Each of the 16 chapters are written more as essays rather than step-by-step tutorials. Taking this approach actually improved my retention of the material, as the author has a talent for describing such technical details in a digestible way. While there are occasional bold type keywords emphasized in these write-ups, there are no call-out boxes or tips written in six-point type along the margins. Some may bemoan the lack of such learning aids, but I found their absence kept me in the flow of the author's explanations and written voice. Plenty of code snippets help reinforce the ideas being asserted, but the book thankfully spends more ink on describing the processes and the reasons behind the technical approaches being advised versus having readers rely on reams of code listings to decipher the nuances of concurrency behind the code. In fact, this would be one of the few programming books that could actually make the cross media leap to an audio book format and survive with nearly all the key ideas and teachings intact.

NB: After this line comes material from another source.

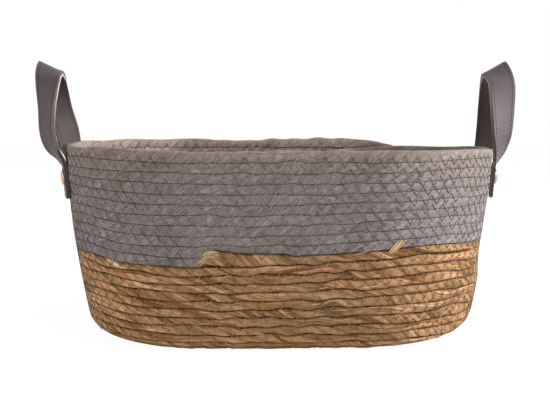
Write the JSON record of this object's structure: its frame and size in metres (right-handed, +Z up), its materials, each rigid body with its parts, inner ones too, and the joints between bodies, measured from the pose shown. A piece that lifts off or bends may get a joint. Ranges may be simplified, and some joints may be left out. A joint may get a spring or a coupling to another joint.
{
  "type": "oval rope basket with strap handles",
  "caption": "Open oval storage basket of sewn coiled rope in two colours, with riveted strap handles that fold outward at its ends.",
  "frame": {"origin": "on the resting plane, under the middle of the basket", "axes": "+X along the basket's length, from the left handle to the right one; +Y from front to back; +Z up"},
  "size_m": [0.4476, 0.2605, 0.2521],
  "materials": {
    "natural_rope": "matt natural fibre",
    "grey_rope": "matt dyed fibre",
    "strap": "smooth grained",
    "lining": "satin",
    "copper": "polished copper colour"
  },
  "bodies": {
    "basket": {"natural_rope": "natural_rope", "grey_rope": "grey_rope", "left_front_strap_tab": "strap", "left_front_lining_tab": "lining", "left_front_rivet_cap": "copper", "left_front_rivet_post": "copper", "left_back_strap_tab": "strap", "left_back_lining_tab": "lining", "left_back_rivet_cap": "copper", "left_back_rivet_post": "copper", "right_front_strap_tab": "strap", "right_front_lining_tab": "lining", "right_front_rivet_cap": "copper", "right_front_rivet_post": "copper", "right_back_strap_tab": "strap", "right_back_lining_tab": "lining", "right_back_rivet_cap": "copper", "right_back_rivet_post": "copper"},
    "left_handle": {"left_strap_loop": "strap", "left_lining_loop": "lining"},
    "right_handle": {"right_strap_loop": "strap", "right_lining_loop": "lining"}
  },
  "joints": [
    {"name": "left_handle_fold", "type": "hinge", "parent": "basket", "child": "left_handle", "pos_m": [-0.20149, 0, 0.15474], "axis": [0, -1, 0], "range_deg": [0, 105]},
    {"name": "right_handle_fold", "type": "hinge", "parent": "basket", "child": "right_handle", "pos_m": [0.20149, 0, 0.15474], "axis": [0, 1, 0], "range_deg": [0, 105]}
  ]
}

Part I features two brief chapters setting the concurrent programming stage with the basic concepts of parallelism, state machines and coordinating data synchronization. Part II ("Mechanisms:) accounts for nearly half the book's weight and encompasses seven chapters covering threads and thread pools, kernel object, data and control synchronization, Asynchronous Programming Models (APMs), and the idea and utilization of fibers (a lightweight, cooperative scheduling thread-like mechanism that can reduce the cost of context switching; however, as of the .NET Framework 3.5 release, fibers remains exclusively accessible to Windows C++ developers). Part III contains five chapters centered around concurrent techniques such as memory consistency models, hardware atomicity, low-locks and deadlocks, priority inversion and starvation, general purpose lock-free FIFO queues, data and message-based parallelism and finally touching on the topic of performance and scalability as they apply to parallel hardware architectures, profiling in Visual Studio, garbage collection, and a discussion of Amdahl's Law ("the ability of a parallel algorithm to exhibit speedup over its sequential counterpart is inherently limited by the remaining sequential parts after parallelization") and Mellor-Crummey-Scott (MCS) Locks. The last section of the book on Systems covers overlapped, asynchronous and synchronous I/O thread cancellation, Single Threaded Apartment (STA) GUI threading models and .NET asynchronous GUI features, highlighting the BackgroundWorker package. The appendix contains two sections, one that lists 37 useful tips on designing reusable libraries for concurrent .NET programs (including obvious ones like "avoid blocking while you hold a lock" and not so obvious such as "consider using spin locks for high traffic leaf-level regions of code"), and the other providing an overview of the pieces that comprise the Parallel Extensions to .NET (based on the June 2008 Community Technology Preview) which includes the Task Parallel Library (TPL), Parallel Language Integrated Query (PLINQ) query provider and the various synchronous primitives and set of concurrent collections that are part of this package.

Whether you're a C++ or C# developer seeking the most comprehensive and enriching educational experience on the subject of parallel programming in the Windows environment, Concurrent Programming on Windows is a must have book. Much like Charles Petzold's highly regarded Programming Windows, Joe Duffy's book should have the honor of sitting on the same bookshelf as that essential tome, at least until the commercial computing world makes the full leap into parallel programming and such topics are as standard in future programming books as objects and threads are today.